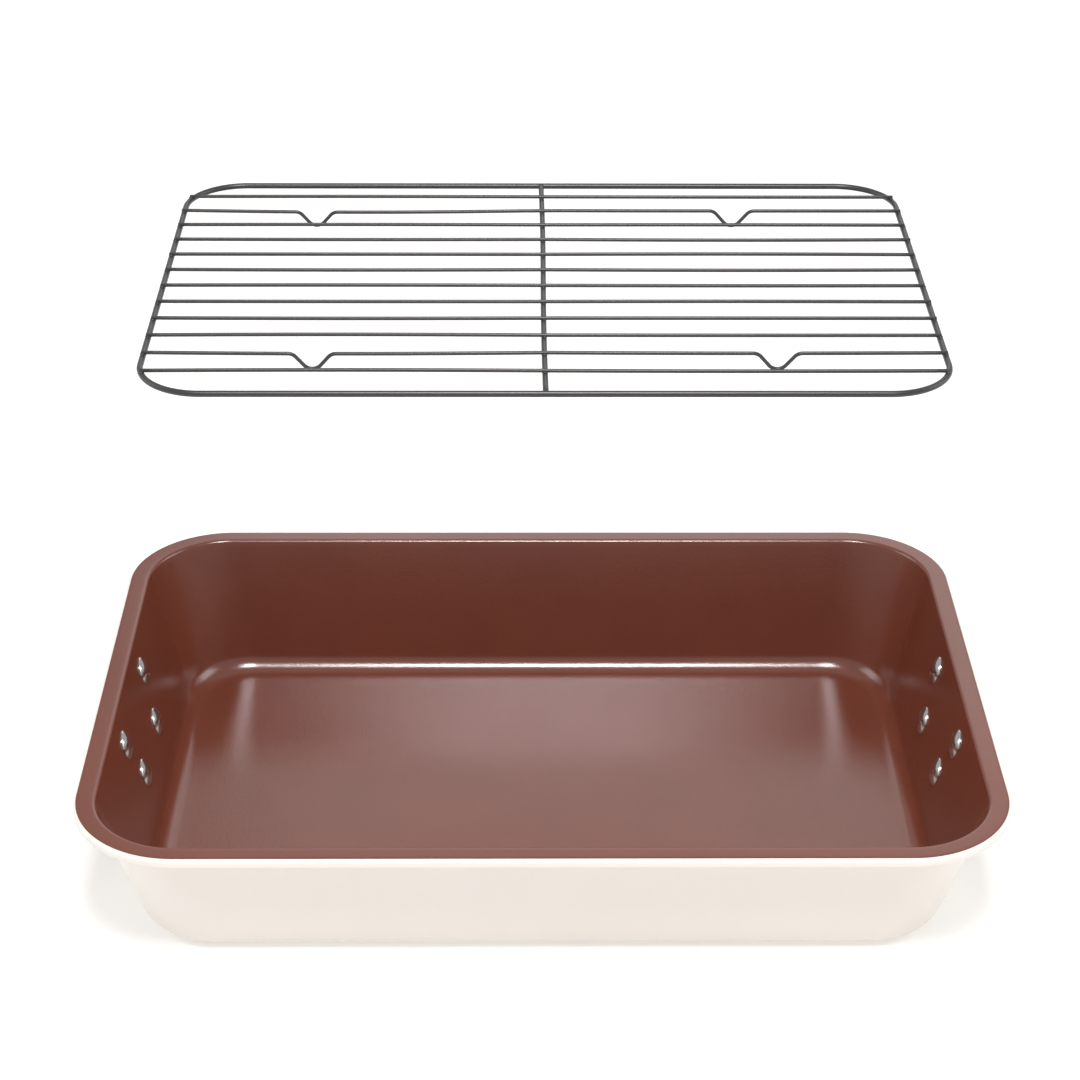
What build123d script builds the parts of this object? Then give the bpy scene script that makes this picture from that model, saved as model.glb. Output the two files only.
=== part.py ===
from build123d import *
from math import cos, radians, sin, sqrt, tan
import os

# Roasting pan with a lift-out wire rack. Lengths are in millimetres and angles in degrees.
# X runs along the pan, Y across it and Z up. The origin is the centre of the pan's underside.

# Pressed steel pan
rim_length = 412.6
rim_width = 286.6
rim_corner_radius = 49.0
pan_height = 68.0
sheet = 1.2
wall_draft_deg = 15.1
flange_width = 8.6
base_corner_radius = 34.0
base_bend_radius = 10.0
rim_bend_radius = 1.8
lip_height = 4.0
lip_roll_radius = 2.0
lip_edge_radius = 0.4

# Drop handles: one closed ring of rod under a pressed plate at each end
bail_rod_diameter = 6.0
bail_corner_radius = 9.0
bail_slack = 0.3
bail_side_clearance = 1.5
bail_table_clearance = 6.0
plate_sheet = 1.2
plate_depth = 27.0
plate_margin = 8.0
channel_foot_radius = 1.0
rivet_row_gap = 23.2
upper_rivet_spacing = 64.2
lower_rivet_spacing = 44.0

# Rivets, domed inside the pan and set flatter outside
rivet_shank_diameter = 5.0
rivet_head_diameter = 14.0
rivet_head_height = 2.6
rivet_tail_diameter = 9.0
rivet_tail_height = 1.8

# Wire rack on four bent feet, drawn lifted out above the pan by rack_lift from where it stands
rack_lift = 264.0
frame_wire_diameter = 2.6
cross_wire_diameter = 2.4
grid_wire_diameter = 1.6
weld_sink = 0.4
rack_end_clearance = 15.1
rack_side_clearance = 5.1
rack_corner_radius = 26.5
grid_wire_count = 12
grid_edge_margin = 17.7
grid_end_setback = 0.4
outer_wire_count = 1
foot_spacing = 190.0
far_foot_offset = -8.0
foot_drop = 7.2
foot_flank_deg = 49.0
foot_bend_radius = 4.5
foot_floor_gap = 0.3

# Overrun of each cutting tool past the face that it cuts, and the tolerance for picking edges by place
overrun = 1.0
pick_tolerance = 0.01

# Values that follow from the sizes above
draft = radians(wall_draft_deg)
flank = radians(foot_flank_deg)
wall_across = sheet / cos(draft)
bail_radius = bail_rod_diameter / 2
channel_radius = bail_radius + bail_slack
frame_radius = frame_wire_diameter / 2
cross_radius = cross_wire_diameter / 2
grid_radius = grid_wire_diameter / 2


# Pan: a drafted shell with a flat flange and a turned-down lip

def outer_inset(height):
    # Distance of the wall's outer face from the rim's edge, at a height
    return flange_width + (pan_height - height) * tan(draft)


def outer_corner(height):
    # Corner radius of the wall's outer face, at a height
    top_radius = rim_corner_radius - flange_width
    return base_corner_radius + (top_radius - base_corner_radius) * height / pan_height


def rounded_outline(height, inset, radius):
    outline = RectangleRounded(rim_length - 2 * inset, rim_width - 2 * inset, radius)
    return Pos(0, 0, height) * outline


def wall_section(height, depth):
    # The wall's outline at a height, taken a depth inwards from its outer face
    return rounded_outline(height, outer_inset(height) + depth, outer_corner(height) - depth)


def edges_at(shape, height):
    low = height - pick_tolerance
    high = height + pick_tolerance
    return [e for e in shape.edges() if e.bounding_box().min.Z > low and e.bounding_box().max.Z < high]


def inside_rim(edges):
    # Those edges that stand in from the rim's edge by more than the lip's thickness
    reach = rim_length / 2 - sheet - pick_tolerance
    side = rim_width / 2 - sheet - pick_tolerance
    return [e for e in edges if e.bounding_box().max.X < reach and e.bounding_box().min.X > -reach
            and e.bounding_box().max.Y < side and e.bounding_box().min.Y > -side]


def make_shell():
    outside = loft([wall_section(0, 0), wall_section(pan_height, 0)], ruled=True)
    outside = fillet(edges_at(outside, 0), base_bend_radius + sheet)
    inside = loft([wall_section(sheet, wall_across), wall_section(pan_height + overrun, wall_across)],
                  ruled=True)
    inside = fillet(edges_at(inside, sheet), base_bend_radius)

    flange = extrude(rounded_outline(pan_height, 0, rim_corner_radius), -sheet)
    lip = extrude(rounded_outline(pan_height, 0, rim_corner_radius), -lip_height)
    lip -= extrude(rounded_outline(pan_height - lip_height, sheet, rim_corner_radius - sheet), lip_height)
    shell = outside + flange + lip - inside

    underside = inside_rim(edges_at(shell, pan_height - sheet))
    shell = fillet(underside, rim_bend_radius - sheet)
    shell = fillet(inside_rim(edges_at(shell, pan_height)), rim_bend_radius)
    top = edges_at(shell, pan_height)
    outer_top = [e for e in top if e not in inside_rim(top)]
    shell = fillet(outer_top, lip_roll_radius)
    return fillet(edges_at(shell, pan_height - lip_height), lip_edge_radius)


# Handles: built flat for the right end, with X along the wall, Y up it and Z out of it

plate_height = pan_height - plate_depth
seat_x = rim_length / 2 - outer_inset(plate_height)
wall_plane = Plane(origin=(seat_x, 0, plate_height), x_dir=(0, 1, 0), z_dir=(cos(draft), 0, -sin(draft)))
axle_x = seat_x + channel_radius * cos(draft)
axle_height = plate_height - channel_radius * sin(draft)
bail_drop = axle_height - bail_table_clearance - bail_radius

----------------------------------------

What you will do → Print again each line of the listing above, exactly as it appears.

Response to this task →
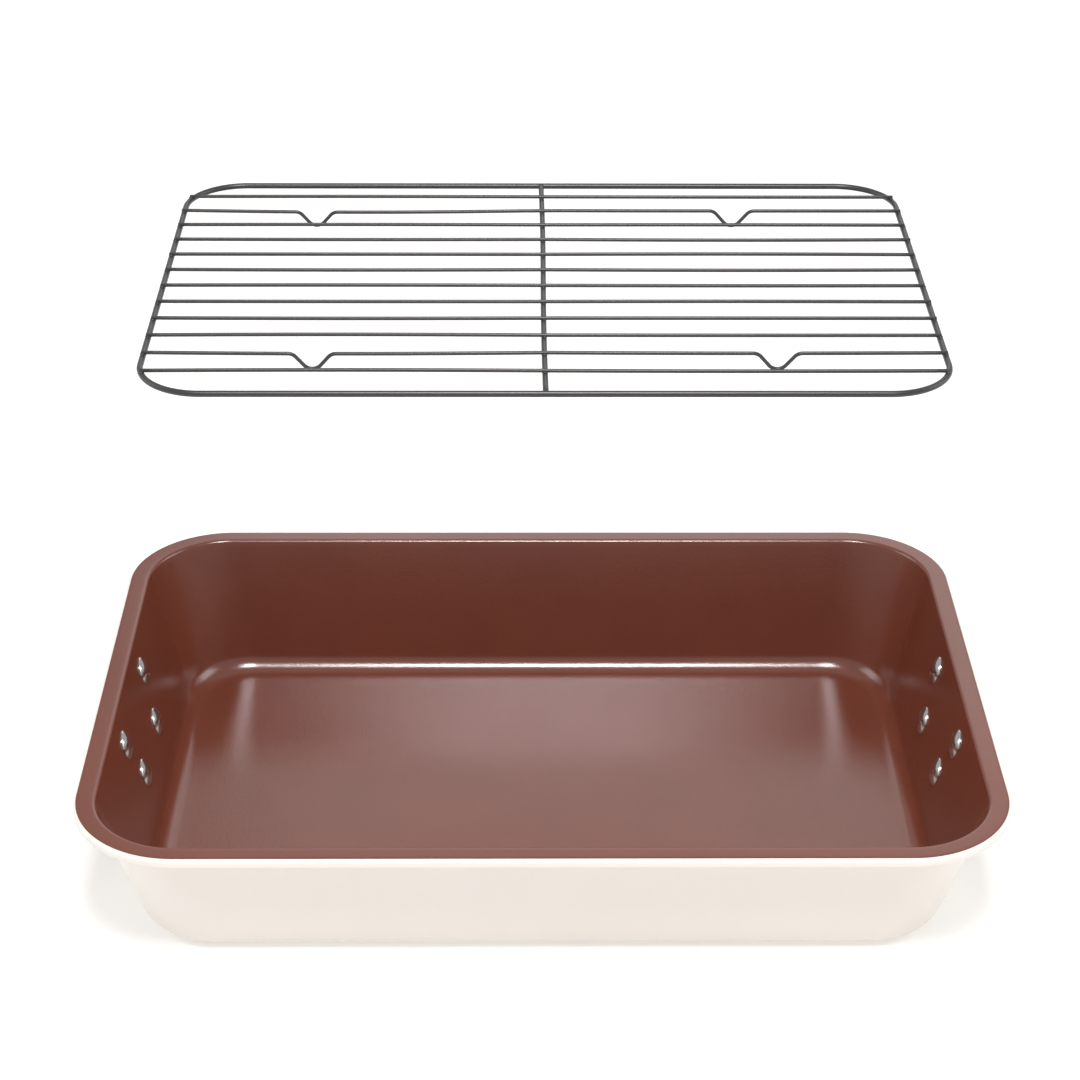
What build123d script builds the parts of this object? Then give the bpy scene script that makes this picture from that model, saved as model.glb. Output the two files only.
=== part.py ===
from build123d import *
from math import cos, radians, sin, sqrt, tan
import os

# Roasting pan with a lift-out wire rack. Lengths are in millimetres and angles in degrees.
# X runs along the pan, Y across it and Z up. The origin is the centre of the pan's underside.

# Pressed steel pan
rim_length = 412.6
rim_width = 286.6
rim_corner_radius = 49.0
pan_height = 68.0
sheet = 1.2
wall_draft_deg = 15.1
flange_width = 8.6
base_corner_radius = 34.0
base_bend_radius = 10.0
rim_bend_radius = 1.8
lip_height = 4.0
lip_roll_radius = 2.0
lip_edge_radius = 0.4

# Drop handles: one closed ring of rod under a pressed plate at each end
bail_rod_diameter = 6.0
bail_corner_radius = 9.0
bail_slack = 0.3
bail_side_clearance = 1.5
bail_table_clearance = 6.0
plate_sheet = 1.2
plate_depth = 27.0
plate_margin = 8.0
channel_foot_radius = 1.0
rivet_row_gap = 23.2
upper_rivet_spacing = 64.2
lower_rivet_spacing = 44.0

# Rivets, domed inside the pan and set flatter outside
rivet_shank_diameter = 5.0
rivet_head_diameter = 14.0
rivet_head_height = 2.6
rivet_tail_diameter = 9.0
rivet_tail_height = 1.8

# Wire rack on four bent feet, drawn lifted out above the pan by rack_lift from where it stands
rack_lift = 264.0
frame_wire_diameter = 2.6
cross_wire_diameter = 2.4
grid_wire_diameter = 1.6
weld_sink = 0.4
rack_end_clearance = 15.1
rack_side_clearance = 5.1
rack_corner_radius = 26.5
grid_wire_count = 12
grid_edge_margin = 17.7
grid_end_setback = 0.4
outer_wire_count = 1
foot_spacing = 190.0
far_foot_offset = -8.0
foot_drop = 7.2
foot_flank_deg = 49.0
foot_bend_radius = 4.5
foot_floor_gap = 0.3

# Overrun of each cutting tool past the face that it cuts, and the tolerance for picking edges by place
overrun = 1.0
pick_tolerance = 0.01

# Values that follow from the sizes above
draft = radians(wall_draft_deg)
flank = radians(foot_flank_deg)
wall_across = sheet / cos(draft)
bail_radius = bail_rod_diameter / 2
channel_radius = bail_radius + bail_slack
frame_radius = frame_wire_diameter / 2
cross_radius = cross_wire_diameter / 2
grid_radius = grid_wire_diameter / 2


# Pan: a drafted shell with a flat flange and a turned-down lip

def outer_inset(height):
    # Distance of the wall's outer face from the rim's edge, at a height
    return flange_width + (pan_height - height) * tan(draft)


def outer_corner(height):
    # Corner radius of the wall's outer face, at a height
    top_radius = rim_corner_radius - flange_width
    return base_corner_radius + (top_radius - base_corner_radius) * height / pan_height


def rounded_outline(height, inset, radius):
    outline = RectangleRounded(rim_length - 2 * inset, rim_width - 2 * inset, radius)
    return Pos(0, 0, height) * outline


def wall_section(height, depth):
    # The wall's outline at a height, taken a depth inwards from its outer face
    return rounded_outline(height, outer_inset(height) + depth, outer_corner(height) - depth)


def edges_at(shape, height):
    low = height - pick_tolerance
    high = height + pick_tolerance
    return [e for e in shape.edges() if e.bounding_box().min.Z > low and e.bounding_box().max.Z < high]


def inside_rim(edges):
    # Those edges that stand in from the rim's edge by more than the lip's thickness
    reach = rim_length / 2 - sheet - pick_tolerance
    side = rim_width / 2 - sheet - pick_tolerance
    return [e for e in edges if e.bounding_box().max.X < reach and e.bounding_box().min.X > -reach
            and e.bounding_box().max.Y < side and e.bounding_box().min.Y > -side]


def make_shell():
    outside = loft([wall_section(0, 0), wall_section(pan_height, 0)], ruled=True)
    outside = fillet(edges_at(outside, 0), base_bend_radius + sheet)
    inside = loft([wall_section(sheet, wall_across), wall_section(pan_height + overrun, wall_across)],
                  ruled=True)
    inside = fillet(edges_at(inside, sheet), base_bend_radius)

    flange = extrude(rounded_outline(pan_height, 0, rim_corner_radius), -sheet)
    lip = extrude(rounded_outline(pan_height, 0, rim_corner_radius), -lip_height)
    lip -= extrude(rounded_outline(pan_height - lip_height, sheet, rim_corner_radius - sheet), lip_height)
    shell = outside + flange + lip - inside

    underside = inside_rim(edges_at(shell, pan_height - sheet))
    shell = fillet(underside, rim_bend_radius - sheet)
    shell = fillet(inside_rim(edges_at(shell, pan_height)), rim_bend_radius)
    top = edges_at(shell, pan_height)
    outer_top = [e for e in top if e not in inside_rim(top)]
    shell = fillet(outer_top, lip_roll_radius)
    return fillet(edges_at(shell, pan_height - lip_height), lip_edge_radius)


# Handles: built flat for the right end, with X along the wall, Y up it and Z out of it

plate_height = pan_height - plate_depth
seat_x = rim_length / 2 - outer_inset(plate_height)
wall_plane = Plane(origin=(seat_x, 0, plate_height), x_dir=(0, 1, 0), z_dir=(cos(draft), 0, -sin(draft)))
axle_x = seat_x + channel_radius * cos(draft)
axle_height = plate_height - channel_radius * sin(draft)
bail_drop = axle_height - bail_table_clearance - bail_radius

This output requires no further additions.